TV Club

How Many IQ points has Bobby Bacala Gained This Season?

Hey, Jeff:

You REALLY ARE obsessing about Jerry Shargel. I am sure he wishes he would have had as great an impact on the federal jury that convicted Peter Gotti as he has had on your psyche. But looking at the bright side, at least there’s a thread of continuity in your writing about The Sopranos, as opposed what’s been happening on the show this season. I’m beginning to think that the narrative arc that was supposed to start the first week and end at Week 13 has been altered a bit. It will end at Week 23, after next season. I guess HBO/David Chase need 10 more shows, along with a couple dozen more plots and subplots, to recoup the extra bucks that James Gandolfini and the other actors realized during the re-negotiations that we read about last year. (Not that there’s anything wrong with workers earning more money, mind you.) It seems that whatever grand finale Chase had envisioned for Week 13 will be delayed a bit.

As for last night’s show, I’m now rooting for Johnny Sack. Not only is he from New York, he’s the only Mafia boss in sight who’s behaving like a real gangster—telling Tony Soprano to fuck off, with his words, and by his deeds. First, he took the shipment of Vespa scooters and didn’t share the load with the Jersey guys, then he let them stew all night as they waited for the load that never came. Then, during his meeting with Tony, who complained that the scenario at the Port of Newark couldn’t possibly have happened the way Johnny Sack had explained, Sack dismissed Tony completely: “A lot of things didn’t happen that seemed like they happened. Your cousin didn’t whack Joey Peeps. The Vespas never got into my hands,” he sneered, giving more respect to the guy who had just washed his car than to Tony. Carry that scene out to its logical conclusion, and cousin Tony Blundetto gets whacked next week.

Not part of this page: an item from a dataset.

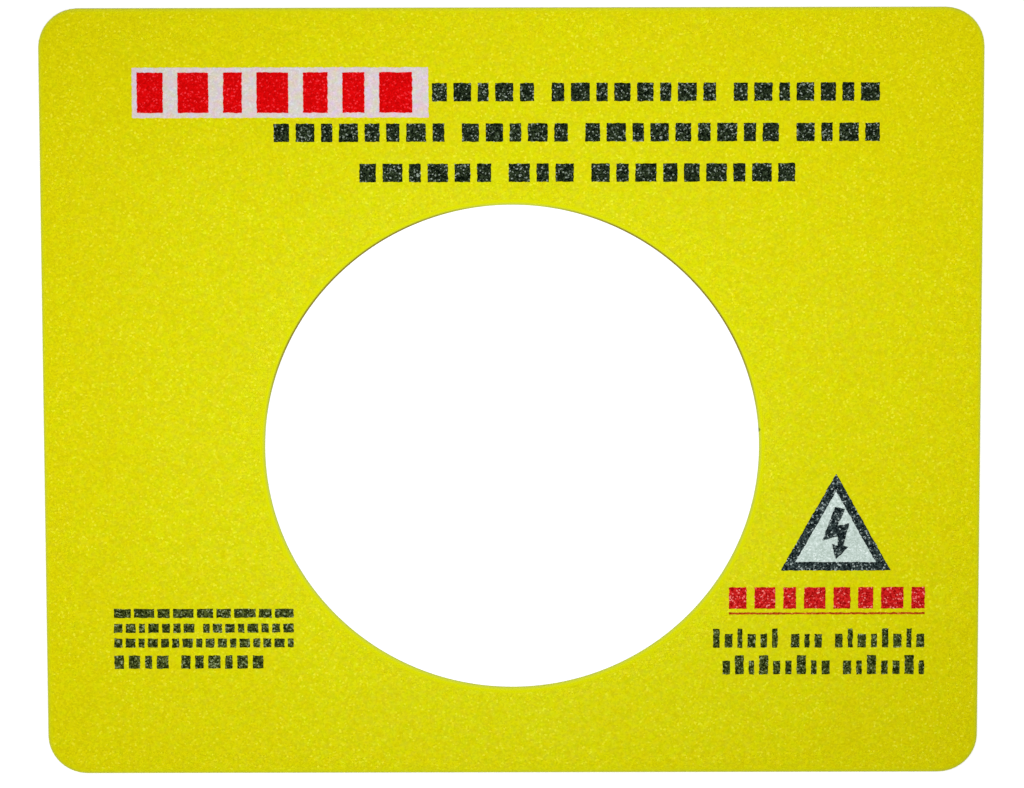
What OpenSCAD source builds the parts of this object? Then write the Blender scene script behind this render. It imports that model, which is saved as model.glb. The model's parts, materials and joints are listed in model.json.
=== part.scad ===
// Warning label for a panel indicator: one die-cut yellow sheet with a round hole, printed in
// white, red and black. It lies on its back. The origin is on the back face, at the centre of
// the hole, with +X to the right of the print, +Y to its top and +Z out of its face.

/* [Sheet] */
// Width of the label
label_w = 76.2; // [74.5:0.1:120]
// Height of the label
label_h = 63.5; // [62.5:0.1:100]
// Thickness of the sheet, film and adhesive together
sheet_t = 0.3; // [0.2:0.05:1]
// Radius of the four corners
corner_r = 3.2; // [1:0.1:7]
// Width of the band along each cut edge that the die rolls over
roll_w = 0.4; // [0.1:0.01:0.5]
// Depth to which the die presses that band down at the cut
roll_d = 0.08; // [0.02:0.01:0.15]

/* [Hole] */
// Diameter of the hole, which goes round the indicator's bezel
hole_d = 40.2; // [30:0.1:41]
// Height of the hole's centre above the label's bottom edge
hole_up = 27.3; // [26.5:0.1:28]

/* [Print] */
// Thickness of one coat of ink
ink_t = 0.02; // [0.01:0.005:0.05]
// Gap between two blocks of a group, as a share of the blocks' height
block_gap = 0.36; // [0.1:0.01:0.5]
// Gap between two groups of blocks, as a share of the blocks' height
group_gap = 0.95; // [0.6:0.01:1.3]
// How much the blocks of a row differ in width, as a share of their mean width
width_vary = 0.28; // [0:0.01:0.4]

/* [Header] */
// Width of the white panel
panel_w = 23.9; // [15:0.1:30]
// Height of the white panel
panel_h = 4.1; // [3.6:0.1:4.8]
// Distance from the label's left edge to the white panel
panel_left = 7.5; // [2:0.1:10]
// Distance from the label's top edge to the white panel
panel_top = 4.8; // [1:0.1:5.4]
// Height of the red blocks on the white panel
header_block = 3.3; // [2:0.1:3.5]
// White margin to the left of the red blocks
header_lead = 0.4; // [0.2:0.1:2]
// White margin to the right of the red blocks
header_tail = 1.3; // [0.2:0.1:3]

/* [Notice] */
// Height of the black blocks in the three rows of the notice
notice_block = 1.5; // [1:0.1:2]
// Distance from the middle of one row to the middle of the next
notice_pitch = 3.3; // [2.2:0.1:3.5]
// Distance from the end of the first two rows to the label's right edge
notice_right = 8.4; // [2:0.1:15]
// Gap between the white panel and the start of the first row
notice_gap = 0.3; // [0.1:0.1:3]
// Distance from the label's left edge to the start of the second row
second_left = 18.9; // [5:0.1:30]
// Distance from the label's left edge to the start of the third row
third_left = 25.8; // [5:0.1:32]
// Distance from the end of the third row to the label's right edge
third_right = 15.2; // [2:0.1:30]

/* [Hazard sign] */
// Width of the triangle across its base
sign_w = 9; // [6:0.1:10]
// Height of the triangle
sign_h = 8.1; // [6:0.1:9]
// Width of the black border
sign_border = 0.72; // [0.4:0.01:0.9]
// Distance from the triangle's middle to the label's right edge
sign_right = 11.7; // [8:0.1:12]
// Height of the triangle's base above the label's bottom edge
sign_up = 17; // [16.5:0.1:19]
// Height of the lightning arrow
bolt_h = 4.4; // [3:0.1:4.8]

/* [Alert row] */
// Height of the red blocks under the hazard sign
alert_block = 1.8; // [1:0.1:2.3]
// Length of the red row
alert_len = 16; // [10:0.1:16.2]
// Height of the middle of the red row above the label's bottom edge
alert_up = 14.7; // [14.6:0.1:15]
// Thickness of the red rule under the row
rule_t = 0.16; // [0.1:0.01:0.3]
// Height of that rule above the label's bottom edge
rule_up = 13.4; // [12.9:0.1:13.5]
// Distance from the end of every row in the lower right corner to the label's right edge
corner_right = 4.4; // [3.4:0.1:4.9]

/* [Small print] */
// Height of the low blocks in the two rows under the alert row
text_block = 1.15; // [0.8:0.05:1.4]
// Extra height of the tall blocks in those rows
text_rise = 0.45; // [0.1:0.01:0.6]
// Height of the middle of the upper one above the label's bottom edge
text_up = 11.1; // [10.9:0.1:11.4]
// Distance from the middle of that row to the middle of the next
text_pitch = 2.25; // [1.9:0.05:3]
// Length of the upper one
text_len_1 = 17.3; // [12:0.1:18]
// Length of the lower one
text_len_2 = 16.5; // [12:0.1:18]
// Distance from the label's left edge to the rows in the lower left corner
fine_left = 5.5; // [3:0.1:6]
// Length of the upper rows there
fine_len = 14.7; // [8:0.1:14.8]
// Length of the last row there
fine_last_len = 12.2; // [8:0.1:15]
// Height of the middle of the top row there above the label's bottom edge
fine_up = 13.5; // [13:0.1:14]
// Distance between the upper rows there
fine_pitch = 1.25; // [1.1:0.05:1.4]
// Height of the blocks in the upper rows there
fine_block = 0.75; // [0.4:0.05:0.9]
// Height of the blocks in the last row there
fine_last_block = 1.1; // [0.6:0.1:1.3]
// Distance from the middle of the last upper row to the middle of the last row
fine_last_drop = 1.6; // [1.3:0.05:2]

/* [Hidden] */

$fn = 180;
// Straight steps in the curve of the rolled edge
roll_steps = 5;
// How far the punch reaches past both faces
punch_over = 1;
// Turn, in degrees, from one block to the next in the rule that varies their widths
golden_turn = 137.508;
// A block is tall where the sine of its turn is over this
tall_from = 0.45;

// Numbers of blocks in the groups of each row
header_groups = [7];
notice_groups = [[5, 8, 7], [8, 5, 9, 4], [6, 3, 9]];
alert_groups = [8];
text_groups = [[6, 3, 8], [9, 7]];
fine_groups = [[9], [7, 8], [16]];
fine_last_groups = [4, 6];

// Edges of the label, from the centre of the hole
left_x = -label_w / 2;
right_x = label_w / 2;
bottom_y = -hole_up;
top_y = label_h - hole_up;

// Heights of the header and of the rows, from the centre of the hole
header_y = top_y - panel_top - panel_h / 2;
panel_x = left_x + panel_left;
sign_pos = [right_x - sign_right, bottom_y + sign_up];
corner_x = right_x - corner_right;

// The rolled edge is an arc that leaves the flat face level and drops roll_d over roll_w
roll_r = (roll_w ^ 2 + roll_d ^ 2) / (2 * roll_d);
roll_turn = asin(roll_w / roll_r);
// Its points from the cut up to the flat face: how far in from the cut, and how high
roll_curve = [
    for (i = [0:roll_steps])
        let (turn = roll_turn * (1 - i / roll_steps))
        [roll_w - roll_r * sin(turn), sheet_t - roll_r * (1 - cos(turn))]
];

// The lightning arrow's outline, from its tip, as shares of its height
bolt_shape = [
    [0, 0], [0.23, 0.23], [0.14, 0.27], [0.25, 0.69], [0.03, 0.64], [0.17, 0.96],
    [-0.02, 1], [-0.25, 0.36], [0.04, 0.44], [0.03, 0.26], [-0.07, 0.3]
];

// Sum of the first n values of a list
function sum(values, n) = n < 1 ? 0 : values[n - 1] + sum(values, n - 1);

function reversed(points) = [for (i = [len(points) - 1:-1:0]) points[i]];

// Cross-section of the sheet from its middle line out to a cut edge
function half_section(half) = concat(
    [[0, 0], [half, 0]],
    [for (p = roll_curve) [half - p.x, p.y]],
    [[0, sheet_t]]
);

// Cross-section of the sheet between two cut edges
function section(half) = concat(
    [[-half, 0], [half, 0]],
    [for (p = roll_curve) [half - p.x, p.y]],
    [for (p = reversed(roll_curve)) [p.x - half, p.y]]
);

// The rounded sheet before the hole is punched: two crossing strips and four corner discs,
// which all have the same rolled edge
module blank() {
    inner_w = label_w - 2 * corner_r;
    inner_h = label_h - 2 * corner_r;
    translate([0, (top_y + bottom_y) / 2, 0]) {
        rotate([90, 0, 90]) linear_extrude(inner_w, center = true) polygon(section(label_h / 2));
        rotate([90, 0, 0]) linear_extrude(inner_h, center = true) polygon(section(label_w / 2));
        for (x = [-1, 1], y = [-1, 1])
            translate([x * inner_w / 2, y * inner_h / 2, 0])
                rotate_extrude() polygon(half_section(corner_r));
    }
}

// What the punch takes out: the hole, and the curve that it leaves round the hole's rim
module punch() {
    rotate_extrude()
        polygon(concat(
            [[0, -punch_over], [hole_d / 2, -punch_over]],
            [for (p = roll_curve) [hole_d / 2 + p.x, p.y]],
            [[hole_d / 2 + roll_w, sheet_t + punch_over], [0, sheet_t + punch_over]]
        ));
}

// One coat of ink in the shape of its children, on the sheet or on the coats below it
module ink(coats_below = 0) {
    translate([0, 0, sheet_t + coats_below * ink_t]) linear_extrude(ink_t) children();
}

// A row of plain blocks from x = from to x = to, in groups, with its low blocks' middle at y.
// Tall blocks stand higher by rise.
module row(from, to, y, height, groups, rise = 0) {
    count = sum(groups, len(groups));
    gap = block_gap * height;
    extra = (group_gap - block_gap) * height;
    group_of = [for (g = [0:len(groups) - 1]) for (i = [1:groups[g]]) g];
    shares = [for (i = [0:count - 1]) 1 + width_vary * sin(golden_turn * i)];
    width = (to - from - (count - 1) * gap - (len(groups) - 1) * extra) / sum(shares, count);
    for (i = [0:count - 1])
        translate([from + width * sum(shares, i) + i * gap + group_of[i] * extra, y - height / 2])
            square([
                width * shares[i],
                height + (cos(golden_turn * (i + len(groups))) > tall_from ? rise : 0)
            ]);
}

// Outline of the hazard sign, with its base's middle at the origin, drawn in by an inset
module sign_outline(inset = 0) {
    lean = atan(sign_w / 2 / sign_h);
    side = inset / cos(lean);
    half = sign_w / 2 * (1 - inset / sign_h) - side;
    polygon([[-half, inset], [half, inset], [0, sign_h * (1 - side / (sign_w / 2))]]);
}

// The lightning arrow, in the middle of the sign's white field
module bolt() {
    translate([0, (sign_h - bolt_h) / 4]) polygon(bolt_h * bolt_shape);
}

module label_sheet() {
    color([0.85, 0.84, 0.03]) difference() {
        blank();
        punch();
    }
}

module white_ink() {
    color([0.87, 0.85, 0.81]) {
        ink() translate([panel_x, header_y - panel_h / 2]) square([panel_w, panel_h]);
        ink() translate(sign_pos) sign_outline(sign_border);
    }
}

module red_ink() {
    color([0.86, 0.05, 0.06]) {
        ink(1) row(panel_x + header_lead, panel_x + panel_w - header_tail, header_y, header_block,
            header_groups);
        ink() row(corner_x - alert_len, corner_x, bottom_y + alert_up, alert_block, alert_groups);
        ink() translate([corner_x - alert_len, bottom_y + rule_up - rule_t / 2])
            square([alert_len, rule_t]);
    }
}

module black_ink() {
    starts = [panel_x + panel_w + notice_gap, left_x + second_left, left_x + third_left];
    ends = [right_x - notice_right, right_x - notice_right, right_x - third_right];
    lengths = [text_len_1, text_len_2];
    color([0.12, 0.14, 0.16]) {
        for (i = [0:2])
            ink() row(starts[i], ends[i], header_y - i * notice_pitch, notice_block,
                notice_groups[i]);
        ink() translate(sign_pos) difference() {
            sign_outline();
            sign_outline(sign_border);
        }
        ink(1) translate(sign_pos) bolt();
        for (i = [0:1])
            ink() row(corner_x - lengths[i], corner_x, bottom_y + text_up - i * text_pitch,
                text_block, text_groups[i], text_rise);
        for (i = [0:2])
            ink() row(left_x + fine_left, left_x + fine_left + fine_len,
                bottom_y + fine_up - i * fine_pitch, fine_block, fine_groups[i]);
        ink() row(left_x + fine_left, left_x + fine_left + fine_last_len,
            bottom_y + fine_up - 2 * fine_pitch - fine_last_drop, fine_last_block,
            fine_last_groups);
    }
}

label_sheet();
white_ink();
red_ink();
black_ink();
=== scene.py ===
"""Looks of the warning label: its film, its print, the light and the camera."""

import json
import math

import bmesh
import bpy
from mathutils import Matrix, Vector


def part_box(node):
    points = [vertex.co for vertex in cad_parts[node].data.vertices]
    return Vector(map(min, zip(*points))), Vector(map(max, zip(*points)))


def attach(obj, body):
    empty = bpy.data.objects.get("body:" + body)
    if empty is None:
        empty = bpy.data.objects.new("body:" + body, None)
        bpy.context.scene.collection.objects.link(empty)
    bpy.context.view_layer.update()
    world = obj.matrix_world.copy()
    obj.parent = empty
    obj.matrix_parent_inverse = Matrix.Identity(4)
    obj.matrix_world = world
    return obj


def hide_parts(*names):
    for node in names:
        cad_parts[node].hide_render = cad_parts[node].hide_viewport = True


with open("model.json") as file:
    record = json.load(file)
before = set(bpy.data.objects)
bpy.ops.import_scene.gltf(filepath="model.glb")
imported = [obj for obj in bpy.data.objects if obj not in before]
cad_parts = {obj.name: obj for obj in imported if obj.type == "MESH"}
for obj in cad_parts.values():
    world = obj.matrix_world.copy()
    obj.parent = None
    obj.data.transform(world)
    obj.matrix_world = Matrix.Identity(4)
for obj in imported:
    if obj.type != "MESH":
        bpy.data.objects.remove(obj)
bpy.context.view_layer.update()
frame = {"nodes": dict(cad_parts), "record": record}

MM = 0.001

# The sheet. Its size is the CAD node's, and the hole's is its mount's. The cutting die rolls
# every rim over, and the hole's rim is smooth a little further in than it is rolled.
SHEET_LOW, SHEET_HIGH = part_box("label_sheet")
HOLE_R = next(m["dims"]["r_mm"] for m in frame["record"]["mounts"] if m["name"] == "hole") * MM
CORNER_R = 3.2 * MM
ROLL_W = 0.4 * MM
ROLL_D = 0.08 * MM
RIM_W = 0.52 * MM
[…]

Meanwhile, as Tony S. wimps out in his escalating feud with Johnny Sack, he’s all lovey-dovey with one cousin (Tony B.) who has dragged him into a no-win feud with a New York mob boss, and he’s abusing Christopher, who was formerly his No. 1 Cousin, driving him to the brink of cooperating with the FBI. But he behaved like a tough guy by smacking the pool table in the Bada Bing; with the hapless bartender/stooge at the strip joint; and as you said, Jeff, with his poor screwed up sister Janice, whose outbursts, both at the soccer field and at her therapy session, did provide some comic relief. (And now that you mention it, Bobby Bacala does seem to have gained some intelligence this season.) But I can’t agree with you that poor Janice is the “least pleasant character” in the cast. That’s got to be her brother Tony.

And while I’ve always been an outspoken fan of Dr. Melfi, her sessions with Tony, except for an occasional funny line, just aren’t working for me any more. She keeps trying to extract whatever is left of Tony’s conscience, which, like his brain when it comes to his Mafia business, seems to have shrunk to the size of a pea.